Are You at Risk of Cardiovascular Disease?

Posted by Heart Hugger on Mar 22, 2019 10:33:06 AM

man with cardiovascular disease

The significant risk factors for cardiovascular disease include high blood pressure, tobacco use, and obesity, putting nearly half of Americans at risk. Are you or a family member at risk? Here's a look.

High blood pressure

New guidelines issued by the American College of Cardiology and the American Heart Association mean you could be at risk of high blood pressure. Before November 2017, the standard for high blood pressure was a reading of 140/90 or higher. The updated standard defines 130/80 as a cause for concern, making even more Americans at risk for cardiovascular disease.

Tobacco use 

Smoking is known to be a leading cause of cardiovascular disease. Nicotine use causes high blood pressure, elevated heart rates, and narrowing arteries. E-cigarette use is also considered a risk factor.


Obesity is a significant contributor to cardiovascular disease. Obesity and its associated risk factors (cardiovascular disease and a shortened lifespan) affect 39.6% of adults and 5.6% of youth in the U.S.

7 Ways to Lower Risk

The American Heart Association recommends some simple lifestyle changes that can lower your risk for cardiovascular disease.
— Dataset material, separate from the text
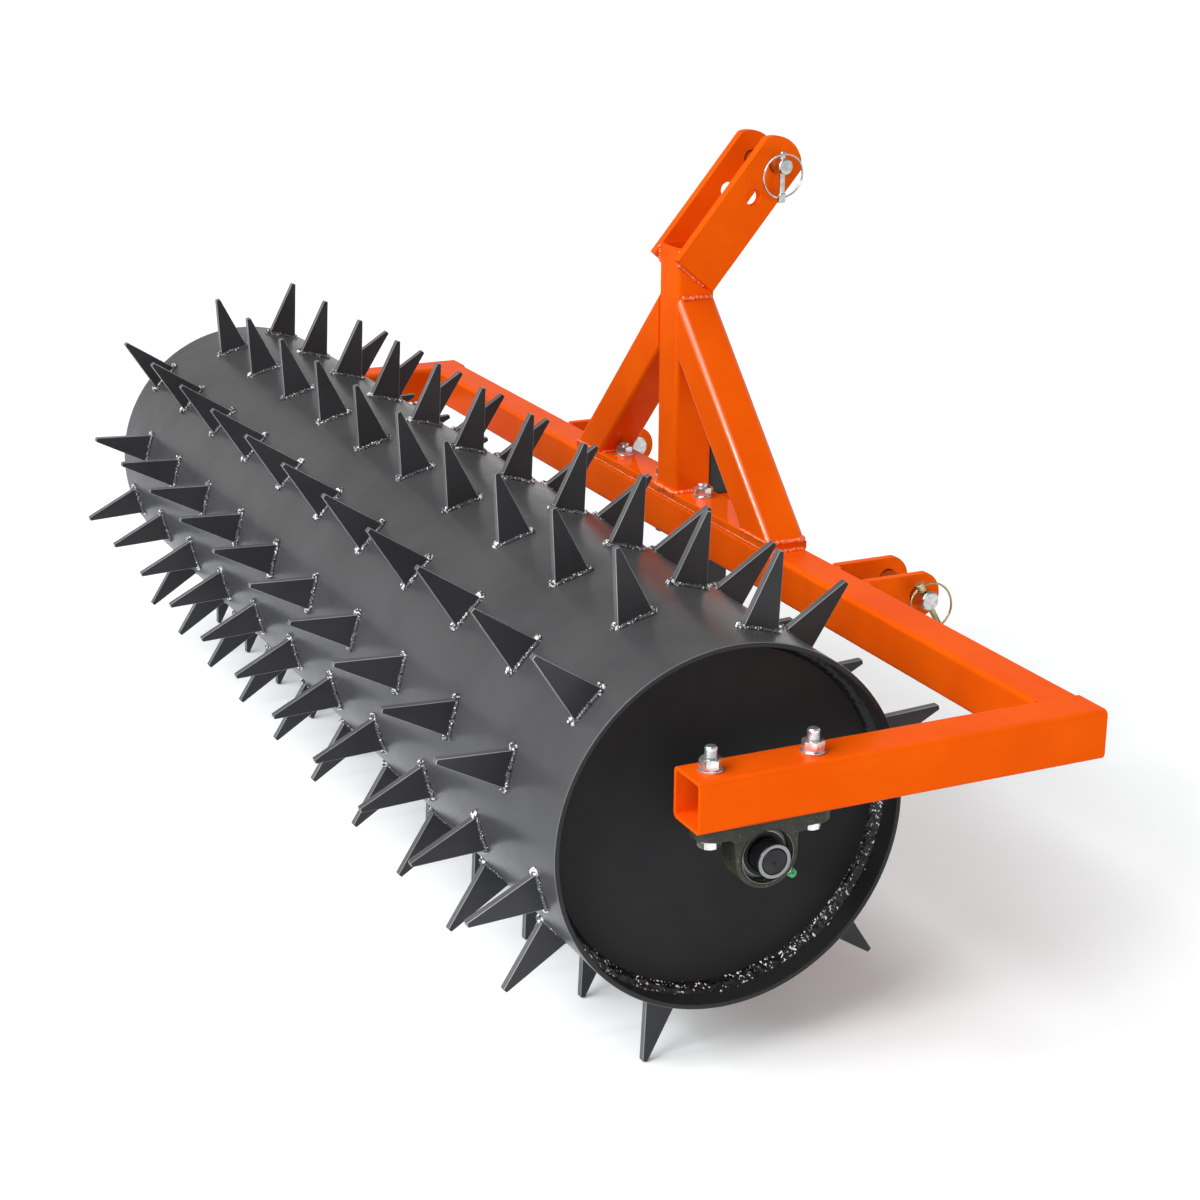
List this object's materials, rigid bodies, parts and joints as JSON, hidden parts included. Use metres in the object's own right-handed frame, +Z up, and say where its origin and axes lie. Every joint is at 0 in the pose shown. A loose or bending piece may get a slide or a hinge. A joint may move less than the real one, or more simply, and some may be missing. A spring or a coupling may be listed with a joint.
{
  "type": "drum spike aerator",
  "caption": "Tractor-mounted lawn aerator: a spiked roller drum on bearings under an open U-shaped frame with an A-shaped hitch mast.",
  "frame": {"origin": "middle of the outer box, on the ground that the spikes stand on", "axes": "+X to the right along the drum, +Y forward to the tractor, +Z up"},
  "size_m": [1.68, 0.7228, 0.7826],
  "materials": {
    "orange_paint": "gloss",
    "bright_zinc": "bright zinc plate",
    "yellow_zinc": "yellow zinc plate",
    "green_casting": "painted casting",
    "bearing_steel": "ground",
    "seal_rubber": "satin",
    "green_cap": "gloss",
    "drum_paint": "satin",
    "dark_paint": "satin",
    "shaft_steel": "turned, dulled",
    "black_paint": "satin"
  },
  "bodies": {
    "frame": {"cross_tube": "orange_paint", "side_arm_right": "orange_paint", "side_arm_left": "orange_paint", "arm_front_caps": "orange_paint", "mast_base_plate": "orange_paint", "mast_post": "orange_paint", "mast_brace_right": "orange_paint", "mast_brace_left": "orange_paint", "top_link_plate_right": "orange_paint", "top_link_plate_left": "orange_paint", "hitch_lug_right_outer": "orange_paint", "hitch_lug_right_inner": "orange_paint", "hitch_lug_left_inner": "orange_paint", "hitch_lug_left_outer": "orange_paint", "stand_sleeve": "orange_paint", "clamp_nut": "orange_paint", "mast_bolts": "bright_zinc", "bearing_bolts": "bright_zinc", "hex_nuts": "bright_zinc", "flat_washers": "bright_zinc", "grease_nipples": "bright_zinc", "bearing_housing_right": "green_casting", "bearing_housing_left": "green_casting", "bearing_outer_ring_right": "bearing_steel", "bearing_outer_ring_left": "bearing_steel", "bearing_seals": "seal_rubber", "grease_caps": "green_cap"},
    "drum": {"drum_shell": "drum_paint", "drum_end_plate_right": "dark_paint", "drum_end_plate_left": "dark_paint", "drum_bulkheads": "dark_paint", "stub_shaft_right": "shaft_steel", "stub_shaft_left": "shaft_steel", "bearing_inner_ring_right": "bearing_steel", "bearing_inner_ring_left": "bearing_steel", "bearing_set_screws": "bearing_steel", "spike_rows_01_07": "dark_paint", "spike_rows_02_08": "dark_paint", "spike_rows_03_09": "dark_paint", "spike_rows_04_10": "dark_paint", "spike_rows_05_11": "dark_paint", "spike_rows_06_12": "dark_paint"},
    "ball_set_right": {"bearing_balls_right": "bearing_steel"},
    "ball_set_left": {"bearing_balls_left": "bearing_steel"},
    "top_pin": {"top_link_pin": "bright_zinc"},
    "lower_pin_right": {"lower_hitch_pin_right": "yellow_zinc"},
    "lower_pin_left": {"lower_hitch_pin_left": "yellow_zinc"},
    "lynch_top": {"lynch_pin_top": "bright_zinc"},
    "lynch_right": {"lynch_pin_right": "yellow_zinc"},
    "lynch_left": {"lynch_pin_left": "yellow_zinc"},
    "ring_top": {"lynch_ring_top": "bright_zinc"},
    "ring_right": {"lynch_ring_right": "yellow_zinc"},
    "ring_left": {"lynch_ring_left": "yellow_zinc"},
    "stand": {"stand_leg": "black_paint", "stand_foot": "black_paint"},
    "clamp": {"clamp_screw": "bright_zinc", "clamp_bar": "bright_zinc"}
  },
  "joints": [
    {"name": "drum_spin", "type": "hinge", "parent": "frame", "child": "drum", "pos_m": [0, -0.11062, 0.25082], "axis": [1, 0, 0], "continuous": true},
    {"name": "ball_set_right_spin", "type": "hinge", "parent": "frame", "child": "ball_set_right", "pos_m": [0.8112, -0.11062, 0.25082], "axis": [1, 0, 0], "continuous": true},
    {"name": "ball_set_left_spin", "type": "hinge", "parent": "frame", "child": "ball_set_left", "pos_m": [-0.8112, -0.11062, 0.25082], "axis": [1, 0, 0], "continuous": true},
    {"name": "top_pin_turn", "type": "hinge", "parent": "frame", "child": "top_pin", "pos_m": [0, 0.32665, 0.74843], "axis": [1, 0, 0], "continuous": true},
    {"name": "lynch_top_slide", "type": "slide", "parent": "top_pin", "child": "lynch_top", "axis": [0, 0, -1], "range_m": [0, 0.04]},
    {"name": "ring_top_flip", "type": "hinge", "parent": "lynch_top", "child": "ring_top", "pos_m": [0.0504, 0.32665, 0.71043], "axis": [0, 1, 0], "range_deg": [0, 174]},
    {"name": "lower_pin_right_turn", "type": "hinge", "parent": "frame", "child": "lower_pin_right", "pos_m": [0, 0.32038, 0.31272], "axis": [1, 0, 0], "continuous": true},
    {"name": "lynch_right_slide", "type": "slide", "parent": "lower_pin_right", "child": "lynch_right", "axis": [0, -0.5, 0.866], "range_m": [0, 0.052]},
    {"name": "ring_right_flip", "type": "hinge", "parent": "lynch_right", "child": "ring_right", "pos_m": [0.416, 0.31188, 0.32744], "axis": [0, -0.866, -0.5], "range_deg": [0, 174]},
    {"name": "lower_pin_left_turn", "type": "hinge", "parent": "frame", "child": "lower_pin_left", "pos_m": [0, 0.32038, 0.31272], "axis": [1, 0, 0], "continuous": true},
    {"name": "lynch_left_slide", "type": "slide", "parent": "lower_pin_left", "child": "lynch_left", "axis": [0, -0.5, 0.866], "range_m": [0, 0.052]},
    {"name": "ring_left_flip", "type": "hinge", "parent": "lynch_left", "child": "ring_left", "pos_m": [-0.416, 0.31188, 0.32744], "axis": [0, 0.866, 0.5], "range_deg": [0, 174]},
    {"name": "stand_slide", "type": "slide", "parent": "frame", "child": "stand", "axis": [0, 0, 1], "range_m": [-0.1, 0.25]},
    {"name": "clamp_turn", "type": "hinge", "parent": "frame", "child": "clamp", "pos_m": [0, 0.27038, 0.30812], "axis": [0, 1, 0], "range_deg": [0, 360]}
  ],
  "couplings": [
    {"joint": "ball_set_right_spin", "follows": "drum_spin", "ratio": 0.3982},
    {"joint": "ball_set_left_spin", "follows": "drum_spin", "ratio": 0.3982},
    {"joint": "ring_top_flip", "follows": "lynch_top_slide", "rad_per_m": 75.92},
    {"joint": "ring_right_flip", "follows": "lynch_right_slide", "rad_per_m": 58.4},
    {"joint": "ring_left_flip", "follows": "lynch_left_slide", "rad_per_m": 58.4}
  ]
}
  1. Manage your blood pressure. Keeping your blood pressure within the recommended healthy ranges reduces strain on your heart.
  2. Control your cholesterol. High cholesterol causes plaque and eventually, blocked arteries.
  3. Reduce your blood sugar. High blood sugar can cause damage to the heart and other organs.
  4. Lead an active lifestyle. Increasing your physical activity is a simple way to strengthen your heart.
  5. Make heart-healthy food choices. Prioritize heart-healthy foods to maintain your weight and reduce strain on your heart.
  6. Maintain a healthy weight. Shedding extra pounds reduces stress on the heart and other organs and can lower blood pressure.
  7. Quit smoking. Giving up smoking dramatically reduces your risk of cardiovascular disease.